OPEN IN VIEWER Figure 2.

Still from the animatic for the children’s educational film আমাদের পাহাড়চূড়ায় সমুদ্র (The Ocean on the Top of Our Mountain), currently in production.

Aside for these personal efforts, the subcontinent’s spectacular and varied physiography and its underlying geological history are rightly subjects of pride for citizens of all of its constituent nations. In recent years, the UNESCO Geoparks program and World Heritage site have played a significant role in celebrating and connecting the role of geological history in determining current natural landscapes. Our group’s research work has contributed support for the Satun UNESCO Global Geopark in southern Thailand (e.g., Wernette et al., 2023). India has several sites of great palaeontological value that might potentially be considered for this status, which many countries have found to be of positive value for promoting both the regional conservation of natural resources and the local economy.
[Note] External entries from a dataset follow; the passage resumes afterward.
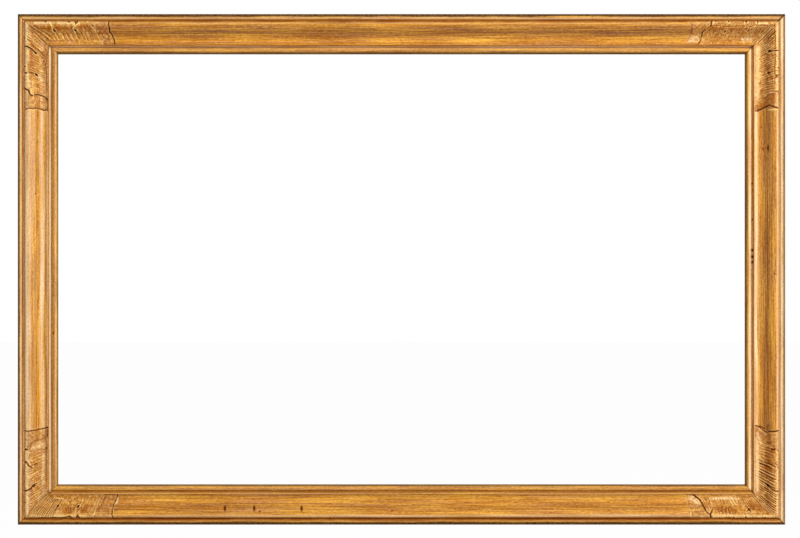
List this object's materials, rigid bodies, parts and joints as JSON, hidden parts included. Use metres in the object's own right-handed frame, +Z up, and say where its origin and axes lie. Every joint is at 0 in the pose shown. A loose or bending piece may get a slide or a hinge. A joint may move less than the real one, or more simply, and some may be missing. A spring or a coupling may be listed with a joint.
{
  "type": "ornate gilded picture frame",
  "caption": "Mitred gilt picture frame with a carved leaf at each corner, a rebate for the picture, turn buttons that hold it in and a pair of hanging rings.",
  "frame": {"origin": "centre of the whole object's box", "axes": "+X to the right seen from the front, along the long rails; +Y from the carved front back to the wall; +Z up"},
  "size_m": [1.282, 0.041, 0.853],
  "materials": {
    "gilded_wood": "worn water gilding over red clay, satin",
    "bare_wood": "aged and unfinished",
    "brass": "dull, handled",
    "steel": "darkened",
    "felt": "wool felt"
  },
  "bodies": {
    "frame": {"top_rail": "gilded_wood", "bottom_rail": "gilded_wood", "left_rail": "gilded_wood", "right_rail": "gilded_wood", "corner_key_top_left": "bare_wood", "corner_key_top_right": "bare_wood", "corner_key_bottom_left": "bare_wood", "corner_key_bottom_right": "bare_wood", "mitre_nails": "steel", "turn_button_screws": "steel", "hanger_strap_left": "brass", "hanger_strap_right": "brass", "hanger_screws": "steel", "wall_pad_left": "felt", "wall_pad_right": "felt"},
    "turn_button_top_left": {"turn_button_top_left": "brass"},
    "turn_button_top_right": {"turn_button_top_right": "brass"},
    "turn_button_bottom_left": {"turn_button_bottom_left": "brass"},
    "turn_button_bottom_right": {"turn_button_bottom_right": "brass"},
    "turn_button_left_upper": {"turn_button_left_upper": "brass"},
    "turn_button_left_lower": {"turn_button_left_lower": "brass"},
    "turn_button_right_upper": {"turn_button_right_upper": "brass"},
    "turn_button_right_lower": {"turn_button_right_lower": "brass"},
    "hanger_ring_left": {"hanger_ring_left": "brass"},
    "hanger_ring_right": {"hanger_ring_right": "brass"}
  },
  "joints": [
    {"name": "turn_button_top_left_swivel", "type": "hinge", "parent": "frame", "child": "turn_button_top_left", "pos_m": [-0.3, 0.0155, 0.377], "axis": [0, 1, 0], "continuous": true},
    {"name": "turn_button_top_right_swivel", "type": "hinge", "parent": "frame", "child": "turn_button_top_right", "pos_m": [0.3, 0.0155, 0.377], "axis": [0, 1, 0], "continuous": true},
    {"name": "turn_button_bottom_left_swivel", "type": "hinge", "parent": "frame", "child": "turn_button_bottom_left", "pos_m": [-0.3, 0.0155, -0.377], "axis": [0, 1, 0], "continuous": true},
    {"name": "turn_button_bottom_right_swivel", "type": "hinge", "parent": "frame", "child": "turn_button_bottom_right", "pos_m": [0.3, 0.0155, -0.377], "axis": [0, 1, 0], "continuous": true},
    {"name": "turn_button_left_upper_swivel", "type": "hinge", "parent": "frame", "child": "turn_button_left_upper", "pos_m": [-0.5915, 0.0155, 0.23], "axis": [0, 1, 0], "continuous": true},
    {"name": "turn_button_left_lower_swivel", "type": "hinge", "parent": "frame", "child": "turn_button_left_lower", "pos_m": [-0.5915, 0.0155, -0.23], "axis": [0, 1, 0], "continuous": true},
    {"name": "turn_button_right_upper_swivel", "type": "hinge", "parent": "frame", "child": "turn_button_right_upper", "pos_m": [0.5915, 0.0155, 0.23], "axis": [0, 1, 0], "continuous": true},
    {"name": "turn_button_right_lower_swivel", "type": "hinge", "parent": "frame", "child": "turn_button_right_lower", "pos_m": [0.5915, 0.0155, -0.23], "axis": [0, 1, 0], "continuous": true},
    {"name": "hanger_ring_left_swing", "type": "hinge", "parent": "frame", "child": "hanger_ring_left", "pos_m": [-0.608, 0.01783, 0.13], "axis": [1, 0, 0], "range_deg": [0, 176]},
    {"name": "hanger_ring_right_swing", "type": "hinge", "parent": "frame", "child": "hanger_ring_right", "pos_m": [0.608, 0.01783, 0.13], "axis": [1, 0, 0], "range_deg": [0, 176]}
  ]
}
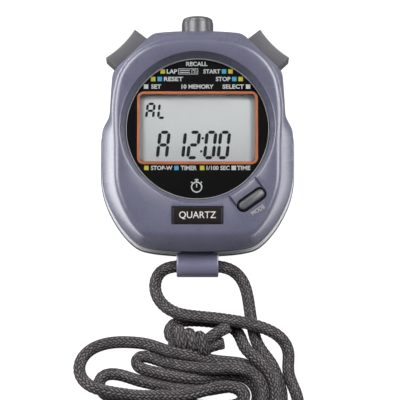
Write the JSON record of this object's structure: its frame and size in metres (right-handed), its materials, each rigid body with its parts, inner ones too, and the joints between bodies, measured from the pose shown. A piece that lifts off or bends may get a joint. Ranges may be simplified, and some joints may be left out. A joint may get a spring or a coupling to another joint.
{
  "type": "electronic stopwatch",
  "caption": "Hand-held electronic stopwatch with a round window, push buttons on top and shoulders, a mode button and a lug with a braided lanyard cord.",
  "frame": {"origin": "on the flat back of the rear case, under the centre of the dial", "axes": "+Z out of the face, +Y towards the top button, +X to the right of someone reading the display"},
  "size_m": [0.0782, 0.1475, 0.0191],
  "materials": {
    "case_plastic": "satin slate blue-grey moulded plastic with a fine even grain",
    "button_plastic": "satin neutral grey moulded plastic",
    "lens": "clear flat acrylic window",
    "dial_black": "black printed plate with small white lettering and coloured marks",
    "label_black": "black label plate",
    "display_glass": "pale grey reflective liquid crystal display",
    "holder_plastic": "white moulded plastic",
    "rubber": "black silicone rubber",
    "circuit_board": "green solder mask",
    "resin": "black potting resin",
    "steel": "plain bright steel",
    "brass": "bright brass",
    "cord_braid": "charcoal braided synthetic cord"
  },
  "bodies": {
    "case": {"front_case": "case_plastic", "rear_case": "case_plastic", "lanyard_lug": "case_plastic", "lens": "lens", "dial_plate": "dial_black", "label_plate": "label_black", "lcd_panel": "display_glass", "lcd_holder": "holder_plastic", "elastomer_strip_top": "rubber", "elastomer_strip_bottom": "rubber", "mode_return_sleeve": "rubber", "circuit_board": "circuit_board", "chip_blob": "resin", "quartz_crystal": "steel", "coin_cell": "steel", "battery_clip": "steel", "top_return_spring": "steel", "right_return_spring": "steel", "left_return_spring": "steel", "top_spring_seat": "steel", "right_spring_seat": "steel", "left_spring_seat": "steel", "case_screw_1": "steel", "case_screw_2": "steel", "case_screw_3": "steel", "case_screw_4": "steel", "board_screw_1": "steel", "board_screw_2": "steel", "board_screw_3": "steel", "battery_contact": "brass", "buzzer_disc": "brass", "buzzer_spring_left": "brass", "buzzer_spring_right": "brass", "top_switch_leaf": "brass", "right_switch_leaf": "brass", "left_switch_leaf": "brass", "mode_contact": "brass", "cord_left_lead": "cord_braid", "cord_right_lead": "cord_braid", "cord_knot_lead": "cord_braid", "cord_knot": "cord_braid", "cord_hank": "cord_braid"},
    "top_button": {"top_button": "button_plastic"},
    "right_button": {"right_button": "button_plastic"},
    "left_button": {"left_button": "button_plastic"},
    "mode_button": {"mode_button": "button_plastic"}
  },
  "joints": [
    {"name": "top_press", "type": "slide", "parent": "case", "child": "top_button", "axis": [0, -1, 0], "range_m": [0, 0.0015], "stiffness_N_per_m": 400, "springref_m": -0.001, "deforming": ["top_return_spring"]},
    {"name": "right_press", "type": "slide", "parent": "case", "child": "right_button", "axis": [-0.7071, -0.7071, 0], "range_m": [0, 0.0015], "stiffness_N_per_m": 400, "springref_m": -0.001, "deforming": ["right_return_spring"]},
    {"name": "left_press", "type": "slide", "parent": "case", "child": "left_button", "axis": [0.7071, -0.7071, 0], "range_m": [0, 0.0015], "stiffness_N_per_m": 400, "springref_m": -0.001, "deforming": ["left_return_spring"]},
    {"name": "mode_press", "type": "slide", "parent": "case", "child": "mode_button", "axis": [0, 0, -1], "range_m": [0, 0.0008], "stiffness_N_per_m": 500, "springref_m": -0.001, "deforming": ["mode_return_sleeve"]}
  ]
}
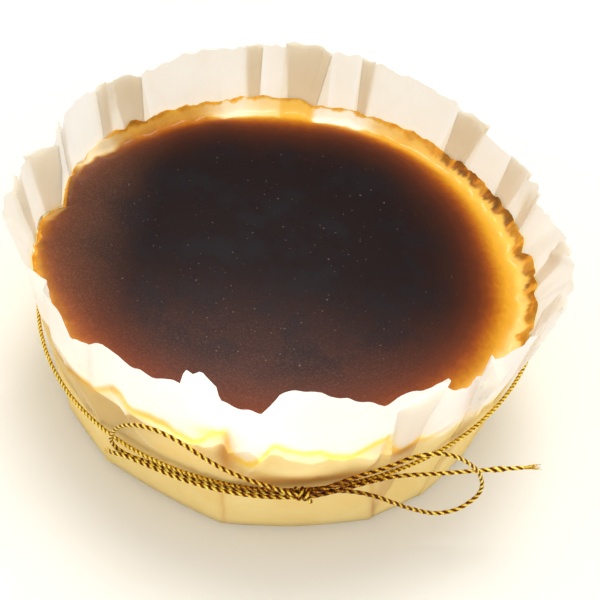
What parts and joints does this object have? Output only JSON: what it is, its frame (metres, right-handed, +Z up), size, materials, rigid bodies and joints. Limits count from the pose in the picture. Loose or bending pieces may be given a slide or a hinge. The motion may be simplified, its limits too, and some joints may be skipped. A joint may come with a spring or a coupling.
{
  "type": "basque cheesecake",
  "caption": "Uncut burnt basque cheesecake in a folded parchment paper case, tied round with a gold cord in a bow.",
  "frame": {"origin": "middle of the flat underside of the paper case", "axes": "+Z up; the bow is at the front, at about -80 degrees from +X towards +Y, so -Y faces the viewer"},
  "size_m": [0.1603, 0.1586, 0.0686],
  "materials": {
    "crust": "satin",
    "parchment": "matt, translucent",
    "gold_cord": "metallic thread"
  },
  "bodies": {
    "root": {"cake": "crust", "paper_case": "parchment", "cord_wrap": "gold_cord", "bow_knot": "gold_cord", "bow_loop_left": "gold_cord", "bow_loop_right": "gold_cord", "bow_tail_left": "gold_cord", "bow_tail_right": "gold_cord"}
  },
  "joints": []
}
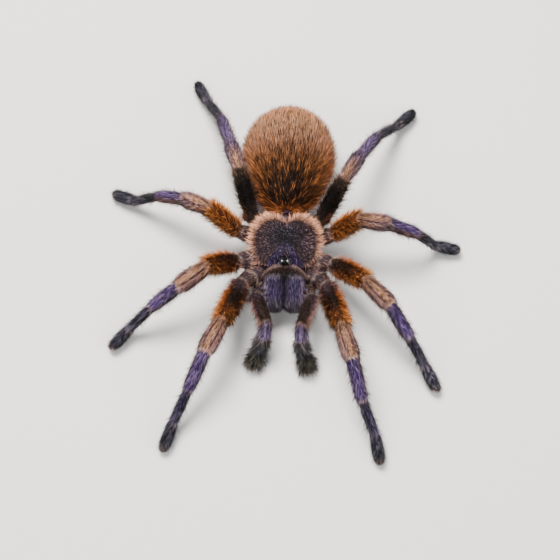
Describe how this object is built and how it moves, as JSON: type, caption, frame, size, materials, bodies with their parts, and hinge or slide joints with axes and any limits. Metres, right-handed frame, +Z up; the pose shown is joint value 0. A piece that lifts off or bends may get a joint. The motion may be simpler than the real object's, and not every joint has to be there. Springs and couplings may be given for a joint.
{
  "type": "tarantula",
  "caption": "Life-size still model of a tarantula standing on all its legs, with a rounded hairy abdomen, a fringed shield over the front body and violet lower legs.",
  "frame": {"origin": "on the floor, under the middle of the animal's bounding box", "axes": "+Z up, -Y the way the head faces, +X the animal's left"},
  "size_m": [0.106, 0.1218, 0.0245],
  "materials": {
    "carapace": "velvety dark purple-brown hair with a pale pinkish tan fringe",
    "abdomen": "long combed copper-brown hair over short dark hair",
    "femur": "dark brown short hair with long rust-orange side fringes",
    "dark_femur": "short blackish-brown hair",
    "patella": "pinkish tan hair with two bare violet stripes",
    "tibia": "violet hair with a fine metallic gleam",
    "metatarsus": "dark indigo hair",
    "tarsus": "short dense slate-grey hair pad",
    "palp": "lilac-grey hair",
    "chelicera": "short violet-grey hair, bristly at the lower end",
    "underside": "short blackish-brown hair",
    "fang": "polished black-brown horn",
    "eye": "glossy black lens"
  },
  "bodies": {
    "root": {"leg_1_left_femur": "femur", "leg_1_left_patella": "patella", "leg_1_left_tibia": "tibia", "leg_1_left_metatarsus": "metatarsus", "leg_1_left_tarsus": "tarsus", "leg_1_right_femur": "femur", "leg_1_right_patella": "patella", "leg_1_right_tibia": "tibia", "leg_1_right_metatarsus": "metatarsus", "leg_1_right_tarsus": "tarsus", "leg_2_left_femur": "femur", "leg_2_left_patella": "patella", "leg_2_left_tibia": "tibia", "leg_2_left_metatarsus": "metatarsus", "leg_2_left_tarsus": "tarsus", "leg_2_right_femur": "femur", "leg_2_right_patella": "patella", "leg_2_right_tibia": "tibia", "leg_2_right_metatarsus": "metatarsus", "leg_2_right_tarsus": "tarsus", "leg_3_left_femur": "femur", "leg_3_left_patella": "patella", "leg_3_left_tibia": "tibia", "leg_3_left_metatarsus": "metatarsus", "leg_3_left_tarsus": "tarsus", "leg_3_right_femur": "femur", "leg_3_right_patella": "patella", "leg_3_right_tibia": "tibia", "leg_3_right_metatarsus": "metatarsus", "leg_3_right_tarsus": "tarsus", "leg_4_left_femur": "dark_femur", "leg_4_left_patella": "patella", "leg_4_left_tibia": "tibia", "leg_4_left_metatarsus": "metatarsus", "leg_4_left_tarsus": "tarsus", "leg_4_right_femur": "dark_femur", "leg_4_right_patella": "patella", "leg_4_right_tibia": "tibia", "leg_4_right_metatarsus": "metatarsus", "leg_4_right_tarsus": "tarsus", "palp_left_femur": "palp", "palp_left_patella": "palp", "palp_left_tibia": "palp", "palp_left_tarsus": "tarsus", "chelicera_left": "chelicera", "fang_left": "fang", "spinneret_left": "underside", "palp_right_femur": "palp", "palp_right_patella": "palp", "palp_right_tibia": "palp", "palp_right_tarsus": "tarsus", "chelicera_right": "chelicera", "fang_right": "fang", "spinneret_right": "underside", "carapace": "carapace", "eye_tubercle": "eye", "prosoma_underside": "underside", "pedicel": "underside", "abdomen": "abdomen"}
  },
  "joints": []
}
In conclusion, I would like to thank the palaeontological and geological community of the subcontinent for extending to me (and to associated colleagues) the opportunity to work freely and with wide access to data both in scientific repositories and in the field. We have enjoyed and benefited greatly from interactions with multiple scientists and those who assist science, including where our scientific interpretations have disagreed. I am also grateful to the wider Indian public and the country’s public institutions for their enduring enrichment of all aspects of my career.